Ynt: Kendi Karavanını Yapanlar; Peugeot Boxer - Bekir Kemal Ataman (TA2RX)
Benim de ikinci bir aracım var. Diğer aracım Mitsubishi L200 çift kabin kamyonet. Hanım çarşı pazara panelvanla gitme fikrinden hoşlanmadığı için diğerini satmadık
Haşmet beyin dediği gibi şehir içinde park etmek sorun olabilir. Ben zaman zaman L200'ü park edecek yer bulmakta dahi zorlanıyorum. (L200 için 1,5 araçlık, Boxer için 1,75 araçlık boş yer bulmanız gerek.)
Tırmanma konusunda Haşmet bey daha birinci elden bilgi yazmış. Ben şu an için yalnız düz yollarda kullandım. Ama aldığımdan bu yana L200'e kıyasla gözlemlerim şunlar:
- L200'ün torku oldukça yüksektir. Buna karşın kalkış ve duruşu yavaştır. Boxer'a alışmam zor oldu (hala da tam olarak alışabildiğimi söyleyemem). Çünkü benzinli gibi, gaza dokunduğunuzda fırlıyor. Frene bastığınızda kazıklıyor. Benzinli araçtan geçiş yaparsanız zorlanacağınızı sanmıyorum. Ama benim gibi düz dizel bir araçtan geçerseniz alışması zaman alabilir.
- Çekme karavan kullanırken alışmış olduğunuzu sanıyorum. Eğer ayna kullanma alışkanlığnız yok ise büyük araçların şehir içi kullanımında zorlanabilirsiniz. Otomobil kullanan pek çok insan geri gideceği zaman arkaya dönme alışkanlığına sahiptir. Büyük araçlarda bu işi yalnız ayna kullanarak yapmak zorundasınız. Ayrıca arkada ne kadar mesafe kaldığını kestirmek neredeyse imkansız. (Bu türdeki ticari araçlara bakın. Hemen hepsinin arka kapısı vuruktur.) Dolayısıyla, Haşmet beyin önerdiği gibi bir geri görüş kamerası bence şart. Ben bu yüzden aracı alır almaz ilk iş olarak bunu hallettim. Park ederken eski alışkanlıkla hala hep aynaları kullanıyorum. Ama arkada ne kadar mesafe kaldığını görmek için kamera görüntüsü inanılmaz faydalı oluyor. Bu arada küçük bir uyarı, kameradaki görüntü arkaya dönüp baktığınızdaki açıyla ayni. Yani aynadaki gibi ters değil. Dolayısıyla bir aynaya bir kamera görüntüsüne bakarsanız kafanız karışıyor. ;D Ama ayna kullanımı bununla sınırlı değil. Dönüş yapacağınız zaman da aynaları kullanmak zorundasınız. Aksi takdirde bu sefer de aracın ortasından bir yerleri takabilirsiniz.

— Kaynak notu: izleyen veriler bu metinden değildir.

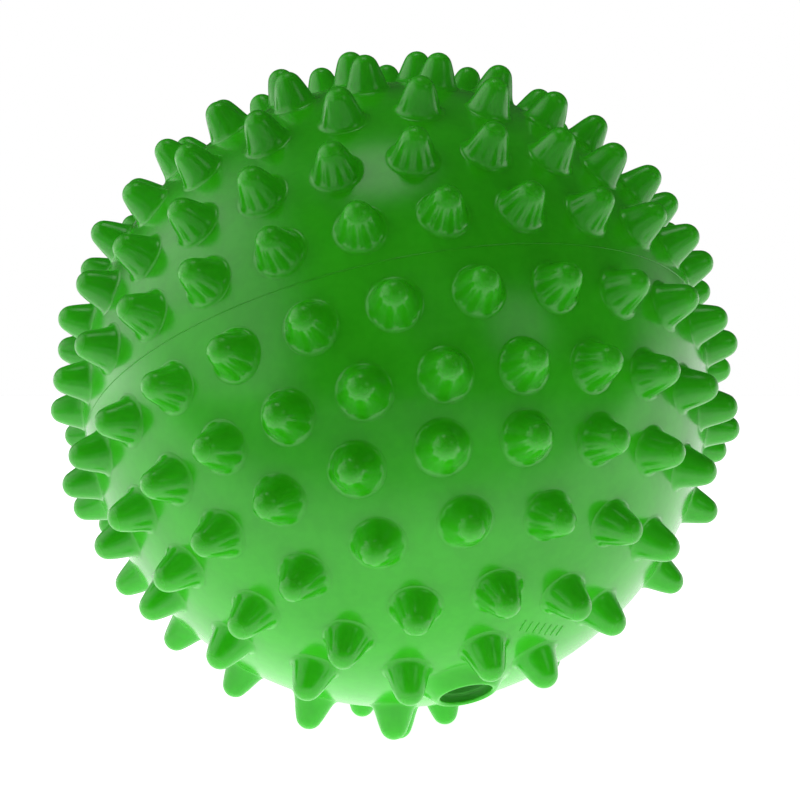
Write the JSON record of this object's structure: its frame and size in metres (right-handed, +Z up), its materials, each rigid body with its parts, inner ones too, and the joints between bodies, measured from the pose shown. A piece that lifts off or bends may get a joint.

Dolayısıyla, şehir içindeki kullanımınız çok olacaksa, benim önerim biraz daha küçük bir araç düşünmeniz yönünde olacaktır. (VW, Hyundai, vb. gibi). Moderatörümüz Güngör beyin seçimi gibi 4x4 bir minibüs daha iyi bir seçim olabilir. Şehir içi / dışı kullanım oranınız bence en büyük belirleyici faktör. Ben şu anda yaşamakta olduğumu Giresun'da (bana kalsa) yalnız Boxer'ı tercih ederdim. Çünkü şehir içinde kullandığım yolların büyük kısmı zaten Karadeniz sahil yolu. Yani dar sokakların bulunduğu şehir merkezini zaten seyrek kullanıyorum. Ama İstanbul'da binek araç kullanan biri olsaydım ciddi olarak düşünürdüm. Çünkü L200'le bile şehir içinde girmek sorun oluyordu. Bu yüzden merkeze gideceğim zamanlar hep toplu taşım araçlarını tercih ederdim. Sizin bulunduğunuz Eskişehir'i bu yaz gezdim. Benim gördüğüm yerlerdeki yollar çok dar değildi. (Tabii bu da kişiden kişiye değişen göreli bir kavram
) Bence emin olmak için bulabiliyorsanız tanıdık birinden ödünç alıp bir süre kullanmayı deneyin.